:: MATERIAL TO PROCESS ::

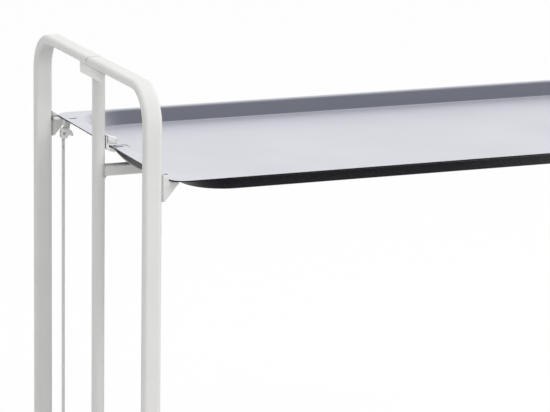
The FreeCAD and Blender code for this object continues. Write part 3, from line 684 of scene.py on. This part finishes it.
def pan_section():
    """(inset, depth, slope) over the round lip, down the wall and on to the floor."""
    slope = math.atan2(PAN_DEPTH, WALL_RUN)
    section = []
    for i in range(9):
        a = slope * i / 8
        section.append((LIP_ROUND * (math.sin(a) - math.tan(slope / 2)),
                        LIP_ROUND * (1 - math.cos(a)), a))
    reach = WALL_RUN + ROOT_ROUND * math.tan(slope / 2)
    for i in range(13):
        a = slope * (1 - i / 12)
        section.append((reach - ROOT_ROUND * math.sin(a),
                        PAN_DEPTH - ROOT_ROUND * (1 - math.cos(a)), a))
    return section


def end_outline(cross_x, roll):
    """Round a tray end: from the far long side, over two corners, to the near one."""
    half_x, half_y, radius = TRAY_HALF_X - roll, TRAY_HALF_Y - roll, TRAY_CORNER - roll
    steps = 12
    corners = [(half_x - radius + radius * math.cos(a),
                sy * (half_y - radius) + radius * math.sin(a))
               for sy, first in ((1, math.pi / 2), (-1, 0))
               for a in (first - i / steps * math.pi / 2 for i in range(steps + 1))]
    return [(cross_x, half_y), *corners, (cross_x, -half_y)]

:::
:: MATERIAL TO PROCESS ::

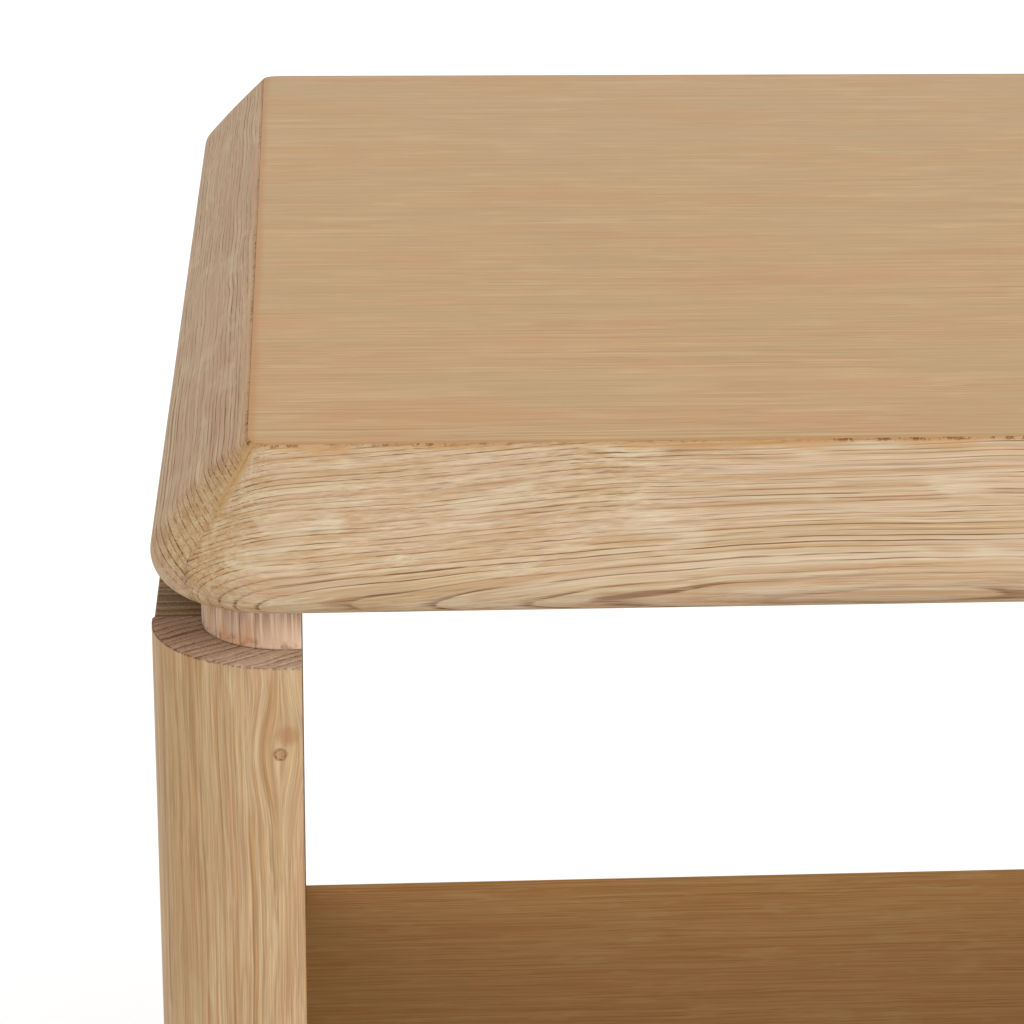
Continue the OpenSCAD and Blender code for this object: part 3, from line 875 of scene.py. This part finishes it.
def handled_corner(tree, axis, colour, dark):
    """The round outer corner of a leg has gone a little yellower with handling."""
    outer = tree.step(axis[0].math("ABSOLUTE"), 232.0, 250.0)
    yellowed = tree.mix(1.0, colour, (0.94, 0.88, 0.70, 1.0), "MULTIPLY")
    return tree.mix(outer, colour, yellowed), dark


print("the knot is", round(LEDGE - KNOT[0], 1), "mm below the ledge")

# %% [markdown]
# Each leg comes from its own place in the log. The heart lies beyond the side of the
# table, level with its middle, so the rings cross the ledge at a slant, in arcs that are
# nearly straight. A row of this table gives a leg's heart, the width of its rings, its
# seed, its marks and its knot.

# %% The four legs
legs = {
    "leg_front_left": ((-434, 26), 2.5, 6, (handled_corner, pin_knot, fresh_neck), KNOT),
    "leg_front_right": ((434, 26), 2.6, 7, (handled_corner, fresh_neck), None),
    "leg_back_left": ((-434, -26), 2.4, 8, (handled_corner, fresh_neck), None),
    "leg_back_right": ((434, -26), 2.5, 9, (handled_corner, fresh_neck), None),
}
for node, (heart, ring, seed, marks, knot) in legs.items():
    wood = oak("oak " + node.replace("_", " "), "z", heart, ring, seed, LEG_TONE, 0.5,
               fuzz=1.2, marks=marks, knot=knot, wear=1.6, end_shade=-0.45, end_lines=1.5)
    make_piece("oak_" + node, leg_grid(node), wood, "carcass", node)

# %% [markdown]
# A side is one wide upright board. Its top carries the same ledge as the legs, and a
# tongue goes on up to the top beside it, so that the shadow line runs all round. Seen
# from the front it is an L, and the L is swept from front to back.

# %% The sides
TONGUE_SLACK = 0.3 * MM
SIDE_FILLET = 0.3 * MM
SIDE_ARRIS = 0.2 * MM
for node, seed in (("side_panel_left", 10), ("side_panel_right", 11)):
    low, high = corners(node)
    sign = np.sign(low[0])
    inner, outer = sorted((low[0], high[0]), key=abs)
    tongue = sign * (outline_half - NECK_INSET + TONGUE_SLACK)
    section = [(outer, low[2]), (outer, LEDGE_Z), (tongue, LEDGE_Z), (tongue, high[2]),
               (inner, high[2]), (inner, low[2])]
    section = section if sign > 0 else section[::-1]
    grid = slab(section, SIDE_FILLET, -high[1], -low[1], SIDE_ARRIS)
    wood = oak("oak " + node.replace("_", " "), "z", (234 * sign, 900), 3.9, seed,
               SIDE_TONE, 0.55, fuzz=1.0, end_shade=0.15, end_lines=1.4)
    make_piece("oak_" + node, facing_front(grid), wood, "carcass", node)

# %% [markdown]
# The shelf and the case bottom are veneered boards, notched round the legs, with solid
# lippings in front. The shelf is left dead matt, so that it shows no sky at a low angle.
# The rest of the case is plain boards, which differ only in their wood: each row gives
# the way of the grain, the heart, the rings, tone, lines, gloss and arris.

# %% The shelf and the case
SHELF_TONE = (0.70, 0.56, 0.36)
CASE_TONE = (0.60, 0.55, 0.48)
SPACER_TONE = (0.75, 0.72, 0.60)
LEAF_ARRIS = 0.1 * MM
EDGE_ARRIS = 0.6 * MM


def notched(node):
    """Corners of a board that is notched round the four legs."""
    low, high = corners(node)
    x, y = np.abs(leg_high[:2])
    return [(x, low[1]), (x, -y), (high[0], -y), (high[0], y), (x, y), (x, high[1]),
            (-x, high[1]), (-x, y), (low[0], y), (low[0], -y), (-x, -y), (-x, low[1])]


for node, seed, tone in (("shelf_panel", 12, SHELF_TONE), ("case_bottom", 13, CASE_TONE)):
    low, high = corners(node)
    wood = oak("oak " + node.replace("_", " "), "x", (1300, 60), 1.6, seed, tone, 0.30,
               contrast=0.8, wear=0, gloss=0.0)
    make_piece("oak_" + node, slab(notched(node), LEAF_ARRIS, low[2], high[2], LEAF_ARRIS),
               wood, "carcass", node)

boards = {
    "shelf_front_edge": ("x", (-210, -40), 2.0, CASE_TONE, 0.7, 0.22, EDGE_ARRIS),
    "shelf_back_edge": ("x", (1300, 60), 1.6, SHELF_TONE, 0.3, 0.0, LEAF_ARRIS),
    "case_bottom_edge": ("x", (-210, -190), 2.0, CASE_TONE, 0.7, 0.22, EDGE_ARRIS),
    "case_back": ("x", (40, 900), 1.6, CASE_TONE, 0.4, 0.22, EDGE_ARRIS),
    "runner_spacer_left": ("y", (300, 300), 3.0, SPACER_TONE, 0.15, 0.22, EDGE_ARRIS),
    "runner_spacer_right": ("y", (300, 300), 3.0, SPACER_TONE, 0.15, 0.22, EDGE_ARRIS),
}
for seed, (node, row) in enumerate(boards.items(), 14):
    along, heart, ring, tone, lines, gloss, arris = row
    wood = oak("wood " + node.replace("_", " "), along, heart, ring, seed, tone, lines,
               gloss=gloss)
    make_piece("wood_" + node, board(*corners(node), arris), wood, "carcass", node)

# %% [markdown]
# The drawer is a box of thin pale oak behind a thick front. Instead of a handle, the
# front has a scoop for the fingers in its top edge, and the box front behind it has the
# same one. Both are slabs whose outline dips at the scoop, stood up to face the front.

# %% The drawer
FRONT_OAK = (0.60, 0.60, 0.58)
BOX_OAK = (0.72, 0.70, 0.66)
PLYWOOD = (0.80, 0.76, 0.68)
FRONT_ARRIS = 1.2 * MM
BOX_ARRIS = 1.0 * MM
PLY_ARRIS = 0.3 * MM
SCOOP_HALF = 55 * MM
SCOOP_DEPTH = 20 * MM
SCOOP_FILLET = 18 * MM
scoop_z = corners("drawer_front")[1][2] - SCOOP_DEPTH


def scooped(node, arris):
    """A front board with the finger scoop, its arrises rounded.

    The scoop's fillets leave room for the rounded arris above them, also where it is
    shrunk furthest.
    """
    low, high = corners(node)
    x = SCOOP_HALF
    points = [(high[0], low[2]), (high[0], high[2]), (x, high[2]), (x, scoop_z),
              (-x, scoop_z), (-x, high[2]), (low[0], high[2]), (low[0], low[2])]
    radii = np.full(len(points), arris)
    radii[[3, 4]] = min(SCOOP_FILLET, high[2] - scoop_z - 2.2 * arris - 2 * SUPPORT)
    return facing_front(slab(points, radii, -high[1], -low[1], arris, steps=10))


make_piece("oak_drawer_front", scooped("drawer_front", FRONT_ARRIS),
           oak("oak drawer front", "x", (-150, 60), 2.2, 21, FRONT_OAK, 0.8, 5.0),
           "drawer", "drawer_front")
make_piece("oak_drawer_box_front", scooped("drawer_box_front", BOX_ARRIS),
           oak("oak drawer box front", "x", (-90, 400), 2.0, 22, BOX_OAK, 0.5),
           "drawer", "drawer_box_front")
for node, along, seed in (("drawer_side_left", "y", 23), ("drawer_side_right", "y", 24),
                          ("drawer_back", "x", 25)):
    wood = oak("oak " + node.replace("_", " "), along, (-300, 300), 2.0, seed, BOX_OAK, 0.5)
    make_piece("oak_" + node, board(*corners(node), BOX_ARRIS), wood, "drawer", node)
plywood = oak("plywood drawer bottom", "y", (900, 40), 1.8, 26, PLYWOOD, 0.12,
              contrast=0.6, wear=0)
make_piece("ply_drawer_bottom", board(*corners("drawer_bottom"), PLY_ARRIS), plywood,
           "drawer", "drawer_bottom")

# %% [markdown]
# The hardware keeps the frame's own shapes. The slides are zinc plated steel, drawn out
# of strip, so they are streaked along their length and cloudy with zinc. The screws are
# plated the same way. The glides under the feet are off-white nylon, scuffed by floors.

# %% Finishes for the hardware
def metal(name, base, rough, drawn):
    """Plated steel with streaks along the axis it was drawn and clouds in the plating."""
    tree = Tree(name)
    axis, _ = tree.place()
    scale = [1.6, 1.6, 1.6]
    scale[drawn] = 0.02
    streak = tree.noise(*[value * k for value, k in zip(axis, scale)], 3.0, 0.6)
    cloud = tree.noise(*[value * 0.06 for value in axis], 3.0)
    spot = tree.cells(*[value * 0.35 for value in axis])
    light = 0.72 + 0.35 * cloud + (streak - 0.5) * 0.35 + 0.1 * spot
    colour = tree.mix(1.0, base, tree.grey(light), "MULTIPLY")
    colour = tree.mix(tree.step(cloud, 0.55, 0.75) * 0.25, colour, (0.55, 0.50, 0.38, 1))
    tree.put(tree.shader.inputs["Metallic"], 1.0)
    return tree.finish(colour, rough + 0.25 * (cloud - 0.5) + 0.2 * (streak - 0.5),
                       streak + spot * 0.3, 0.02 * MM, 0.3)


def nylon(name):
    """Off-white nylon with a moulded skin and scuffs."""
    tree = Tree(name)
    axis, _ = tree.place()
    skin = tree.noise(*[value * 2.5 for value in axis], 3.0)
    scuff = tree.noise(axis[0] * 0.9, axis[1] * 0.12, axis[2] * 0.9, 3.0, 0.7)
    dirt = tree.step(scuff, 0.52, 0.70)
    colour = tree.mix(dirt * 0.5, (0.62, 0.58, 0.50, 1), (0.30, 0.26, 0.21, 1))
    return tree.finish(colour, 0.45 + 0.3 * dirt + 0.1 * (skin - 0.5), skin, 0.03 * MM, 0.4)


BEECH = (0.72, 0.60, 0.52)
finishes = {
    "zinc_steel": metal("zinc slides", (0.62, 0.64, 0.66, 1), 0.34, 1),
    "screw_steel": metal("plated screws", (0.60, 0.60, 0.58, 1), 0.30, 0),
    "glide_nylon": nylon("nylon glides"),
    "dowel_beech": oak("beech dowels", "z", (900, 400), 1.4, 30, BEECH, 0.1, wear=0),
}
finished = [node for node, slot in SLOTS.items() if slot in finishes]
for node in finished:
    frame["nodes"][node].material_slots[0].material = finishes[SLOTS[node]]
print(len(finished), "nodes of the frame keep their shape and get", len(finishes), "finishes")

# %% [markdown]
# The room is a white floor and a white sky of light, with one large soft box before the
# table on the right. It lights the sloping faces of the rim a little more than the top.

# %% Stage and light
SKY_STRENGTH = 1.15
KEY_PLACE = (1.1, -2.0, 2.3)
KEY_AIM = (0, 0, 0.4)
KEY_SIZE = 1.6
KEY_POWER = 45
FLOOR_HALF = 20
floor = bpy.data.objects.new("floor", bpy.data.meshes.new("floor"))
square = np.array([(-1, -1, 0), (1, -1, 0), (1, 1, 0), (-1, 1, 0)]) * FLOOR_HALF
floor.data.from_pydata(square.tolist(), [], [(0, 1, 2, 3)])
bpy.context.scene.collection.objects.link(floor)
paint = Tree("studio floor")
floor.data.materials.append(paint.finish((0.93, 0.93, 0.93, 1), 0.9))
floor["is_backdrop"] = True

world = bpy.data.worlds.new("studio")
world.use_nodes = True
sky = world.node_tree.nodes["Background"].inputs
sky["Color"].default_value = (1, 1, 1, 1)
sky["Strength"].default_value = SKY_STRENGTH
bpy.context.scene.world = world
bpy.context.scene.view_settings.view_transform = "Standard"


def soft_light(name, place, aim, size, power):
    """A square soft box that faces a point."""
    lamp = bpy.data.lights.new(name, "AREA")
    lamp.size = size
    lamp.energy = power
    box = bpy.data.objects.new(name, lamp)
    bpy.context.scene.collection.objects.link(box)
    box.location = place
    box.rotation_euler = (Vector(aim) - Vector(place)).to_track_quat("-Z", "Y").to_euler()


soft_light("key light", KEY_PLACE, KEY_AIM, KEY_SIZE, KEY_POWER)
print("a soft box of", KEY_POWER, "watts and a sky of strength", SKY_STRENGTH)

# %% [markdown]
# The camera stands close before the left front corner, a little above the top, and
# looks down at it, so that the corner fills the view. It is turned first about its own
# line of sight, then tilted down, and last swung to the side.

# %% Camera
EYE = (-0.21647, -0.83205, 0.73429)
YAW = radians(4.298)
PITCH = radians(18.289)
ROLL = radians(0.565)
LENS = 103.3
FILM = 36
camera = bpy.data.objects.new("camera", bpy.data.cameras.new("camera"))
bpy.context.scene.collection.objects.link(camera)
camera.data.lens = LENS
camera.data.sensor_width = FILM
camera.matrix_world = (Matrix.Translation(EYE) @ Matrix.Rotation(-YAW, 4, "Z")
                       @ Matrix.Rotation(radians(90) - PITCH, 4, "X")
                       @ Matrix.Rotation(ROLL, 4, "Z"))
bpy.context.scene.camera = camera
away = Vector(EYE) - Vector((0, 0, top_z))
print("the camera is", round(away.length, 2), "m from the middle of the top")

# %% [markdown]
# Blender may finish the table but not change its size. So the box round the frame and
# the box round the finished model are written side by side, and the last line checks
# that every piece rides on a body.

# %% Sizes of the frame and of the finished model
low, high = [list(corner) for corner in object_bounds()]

:::

[GIVEN PROBLEM]: Only the lines from the one containing "Continue the OpenSCAD" through the one containing "# seed, its marks and its knot." are to be reproduced, exactly as they appear.

[FINISHED ANSWER]:
Continue the OpenSCAD and Blender code for this object: part 3, from line 875 of scene.py. This part finishes it.
def handled_corner(tree, axis, colour, dark):
    """The round outer corner of a leg has gone a little yellower with handling."""
    outer = tree.step(axis[0].math("ABSOLUTE"), 232.0, 250.0)
    yellowed = tree.mix(1.0, colour, (0.94, 0.88, 0.70, 1.0), "MULTIPLY")
    return tree.mix(outer, colour, yellowed), dark


print("the knot is", round(LEDGE - KNOT[0], 1), "mm below the ledge")

# %% [markdown]
# Each leg comes from its own place in the log. The heart lies beyond the side of the
# table, level with its middle, so the rings cross the ledge at a slant, in arcs that are
# nearly straight. A row of this table gives a leg's heart, the width of its rings, its
# seed, its marks and its knot.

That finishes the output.